Still, just as was the case in Saturday’s 5-1 loss to the Florida Panthers, the Hurricanes were doomed by errors of commission, not omission. Effort again wasn’t an issue. Defensive miscues and bad penalties were.
The defensive pairing of Joni Pitkanen and Bobby Sanguinetti was victimized for the two first-period Tampa goals, and one has to imagine Jamie McBain will make his season debut Thursday against the Buffalo Sabres. Another offensive-zone penalty, this time by Jussi Jokinen, led to the killer power-play goal that made it 4-1.
That story is all too familiar even at this earliest of junctures.
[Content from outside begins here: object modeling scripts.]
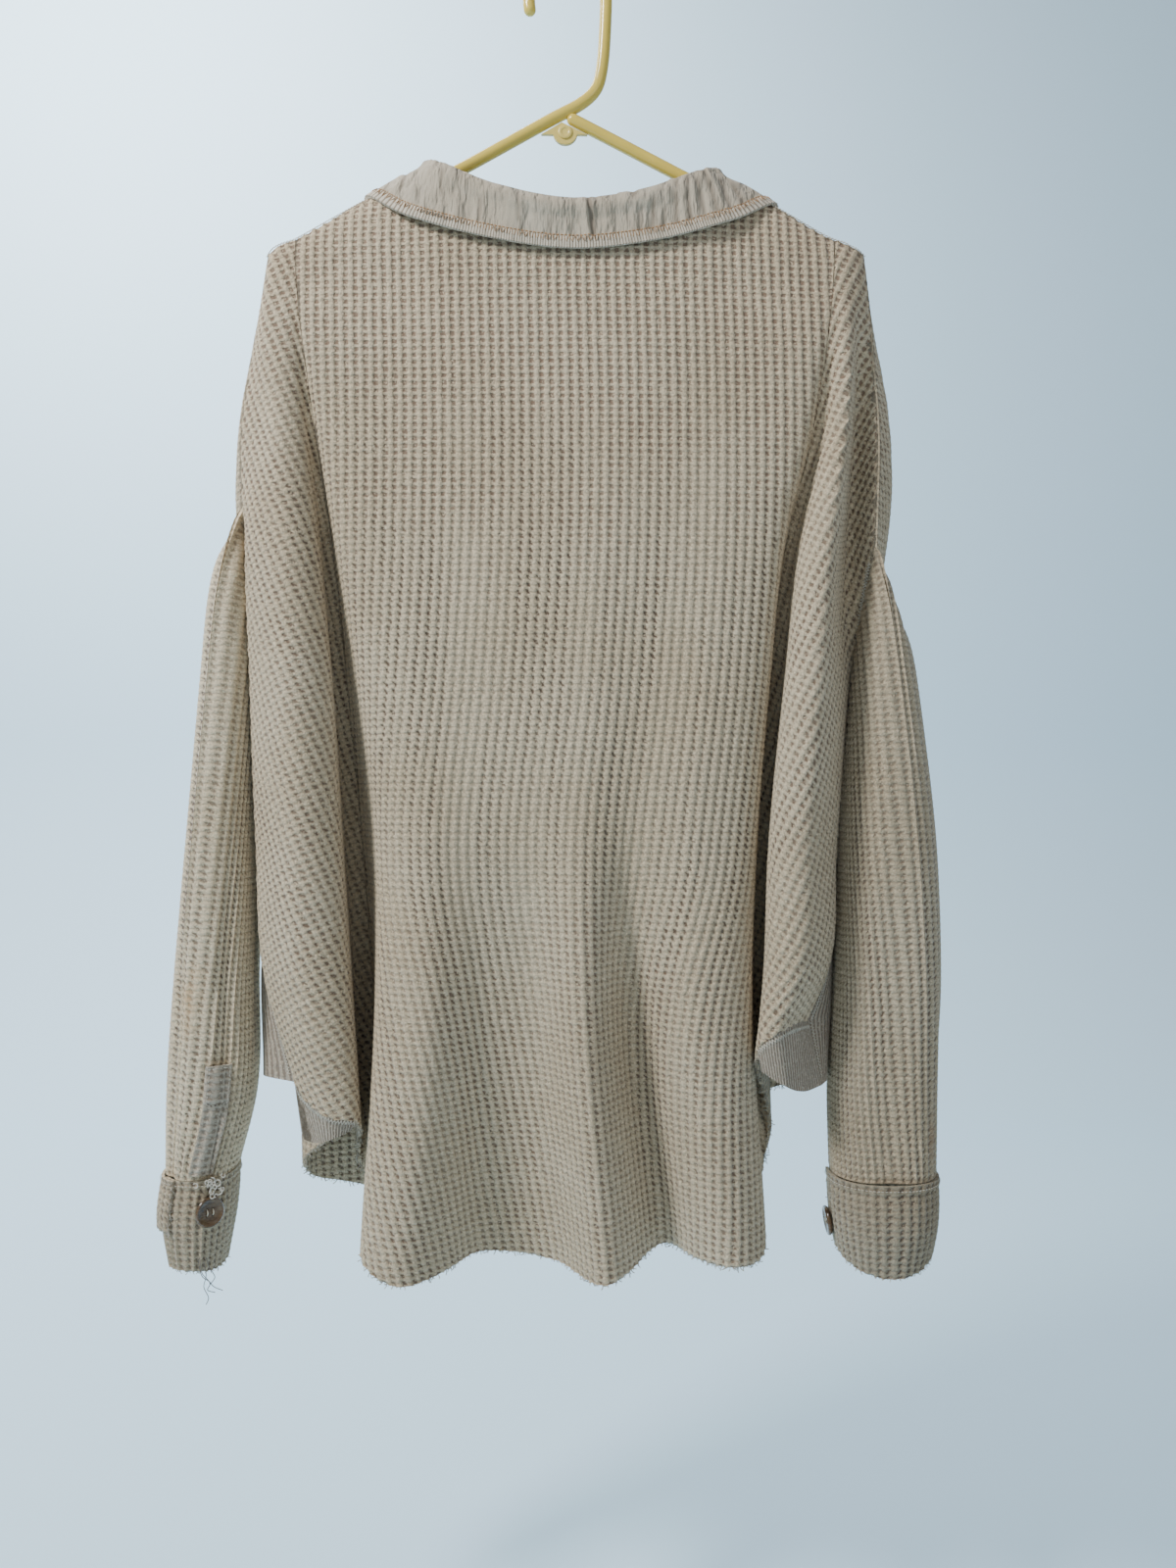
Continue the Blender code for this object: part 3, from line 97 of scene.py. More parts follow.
# The back, a row for each fold line: name, columns up to the next line, and its points
BACK_FOLDS = (
    ("left seam", 2, (SEAM_LEFT, ARMHOLE_BACK_LEFT, SIDE_BACK_LEFT)),
    ("left side", 2, fold_at((-205, 0, -199), (-184, -14, -789),
        (-207, -12), (-212, -14), (-222, -10), (-222, -2), (-219, 4), (-212, 0))),
    ("left lobe", 2, fold_at((-200, 0, -196), (-160, -31, -802),
        (-199, -13), (-198, -23), (-192, -30), (-188, -34), (-183, -36), (-178, -35))),
    ("left lobe edge", 2, fold_at((-197, 0, -195), (-145, -26, -806),
        (-193, -14), (-185, -18), (-175, -19), (-166, -20), (-159, -22), (-153, -23))),
    ("left valley", 1, fold_at((-193, 0, -193.5), (-152, 32, -850),
        (-190, -13), (-181, -11), (-173, 2), (-169, 17), (-162, 30), (-157, 34))),
    ("left valley end", 2, fold_at((-190, 0, -192.5), (-141, 30, -876),
        (-187, -13.5), (-176, -11), (-165, 2), (-158, 17), (-149, 31), (-143, 35))),
    ("left edge", 3, fold_at((-185, 0, -190), (-138, -30, -901),
        (-182, -15), (-168, -20), (-154, -21), (-139, -19), (-125, -21), (-126, -24))),
    ("first crest", 2, fold_at((-106, 0, -149.5), (-114, -42, -912),
        (-108, -20), (-112, -26), (-112, -29), (-108, -31), (-97, -34), (-95, -38))),
    ("neck left", 2, fold_at((-97, -10, -158.5), (-86, -22, -910),
        (-92, -22), (-90, -27), (-88, -29.5), (-85, -31), (-80, -32), (-76, -28))),
    ("first dip", 2, fold_at((-58, -17, -180), (-62, 8, -906),
        (-58, -24), (-60, -28), (-62, -30), (-66, -31), (-64, -29), (-58, -18))),
    ("first dip end", 3, fold_at((-16, -22, -192), (-10, 6, -911),
        (-17, -25), (-19, -29), (-21, -32), (-24, -32), (-27, -30), (-25, -17))),
    ("second crest", 3, fold_at((24, -22, -193), (27, -42, -911),
        (25, -25), (27, -30), (26, -33), (21, -34), (10, -36), (11, -42))),
    ("second dip", 2, fold_at((62, -18, -184), (68, 10, -901),
        (64, -24), (64, -28), (60, -30), (54, -30), (43, -25), (43, -8))),
    ("neck right", 2, fold_at((103, -10, -165), (92, -26, -900),
        (96, -22), (94, -26), (88, -29), (80, -30), (68, -29), (66, -24))),
    ("third crest", 3, fold_at((112, 0, -154.5), (112, -40, -900),
        (114, -20), (114, -25), (109, -28), (101, -30), (89, -31), (87, -35))),
    ("right edge", 2, fold_at((182, 0, -191), (133, -24, -899),
        (178, -14), (166, -19), (146, -18), (137, -16), (128, -14), (124, -17))),
    ("right valley", 1, fold_at((187, 0, -193), (139, 30, -865),
        (184, -13.5), (172, -10), (153, 4), (144, 16), (134, 27), (132, 32))),
    ("right valley end", 2, fold_at((190, 0, -194), (147, 29, -825),
        (188, -13), (179, -9), (161, 4), (154, 16), (145, 27), (143, 32))),
    ("right lobe edge", 2, fold_at((193, 0, -195), (131, -27, -757),
        (192, -14), (185, -19), (165, -22), (154, -26), (142, -29), (138, -29))),
    ("right lobe", 2, fold_at((197, 0, -197), (143, -33, -744),
        (196, -12), (192, -22), (179, -31), (170, -36), (160, -38), (155, -36))),
    ("right crease", 2, fold_at((202, 0, -199), (160, -12, -740),
        (203, -9, -230), (204, -1, -280), (204, 6, -320), (200, 12, -410), (195, 4, -500), (187, -2, -620),
        (178, -6, -710))),
    ("right seam", 0, (SEAM_RIGHT, ARMHOLE_BACK_RIGHT, SIDE_BACK_RIGHT)),
)

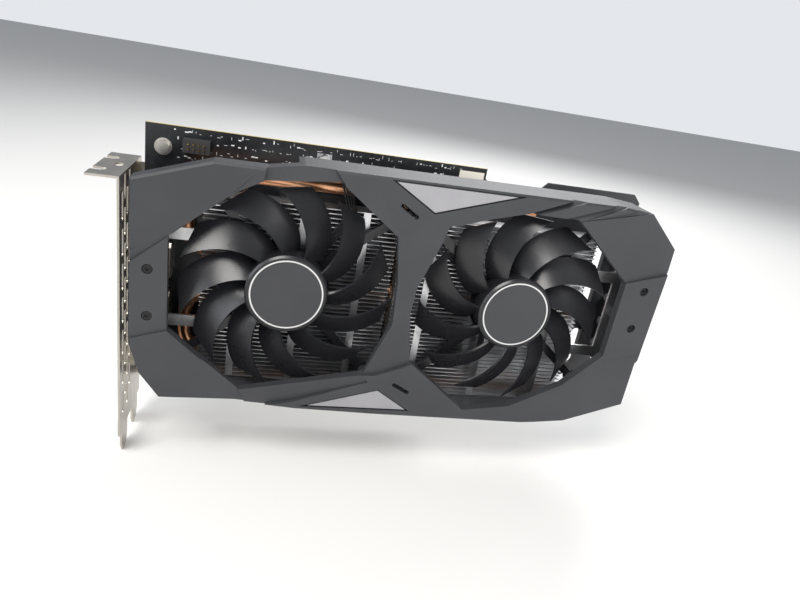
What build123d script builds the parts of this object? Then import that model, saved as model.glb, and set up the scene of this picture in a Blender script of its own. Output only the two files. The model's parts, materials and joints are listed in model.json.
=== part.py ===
"""Dual-fan graphics card: board, bracket, finned cooler with heat pipes, faceted shroud, two fans.

Card directions: x runs from the bracket plate to the tail, y from the shroud's face to the back
plate, z up from the bracket's tongue tips. Planes below place every sketch in those directions.
"""
import os
from math import cos, radians, sin

from build123d import *

os.makedirs("parts", exist_ok=True)

# ---------------------------------------------------------------- driving dimensions (mm)
card_length = 225.6          # bracket plate to tail tip
card_thickness = 40.5        # shroud face to back plate screws
bracket_height = 120.02
bracket_width = 38.74        # two slots wide
slot_pitch = 20.32
sheet = 0.86                 # bracket steel
flange_reach = 11.43
board_thickness = 1.57
board_left = 2.0
board_length = 143.0
board_top = 134.6
board_front = 34.6
finger_bottom = 12.6
finger_height = 8.25
fan_radius = 44.0
fan_centre_z = 79.6
fan_left_x = 61.9
fan_spacing = 98.3
blade_count = 11
blade_thickness = 1.1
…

“We have to stay the course,” Hurricanes coach Kirk Muller said. “There were some good things, believe it or not. We just have to push each other and believe in each other.”
Muller loaded up the first power-play unit with both Eric and Jordan Staal, Semin, Jeff Skinner and Pitkanen and was rewarded with a Skinner goal, a deft flick over Tampa goalie Mathieu Garon on a rebound. The two Staals only played one four-on-four shift together Saturday, but this unit looked potentially lethal if the chemistry clicks.
There was enough other progress on display Tuesday to avert panic -- the Hurricanes outchanced the opposition for the second straight game despite being outscored by a combined 11-2 -- but there’s also no question the Hurricanes don’t have the luxury of waiting for everything to fall into place. They’re falling behind already, and quickly. This isn’t good enough.
“It’s just frustrating knowing we picked up some good players,” Hurricanes defenseman Tim Gleason said. “The tough thing is, we’ve got to gel even quicker than usual. We have to figure it out as quickly as we can.”
It wasn’t quickly enough Tuesday, the aisles full of departing fans with eight minutes to go. They had waited a long time for this. It’ll take a little longer for the Hurricanes to produce something worth watching to the end.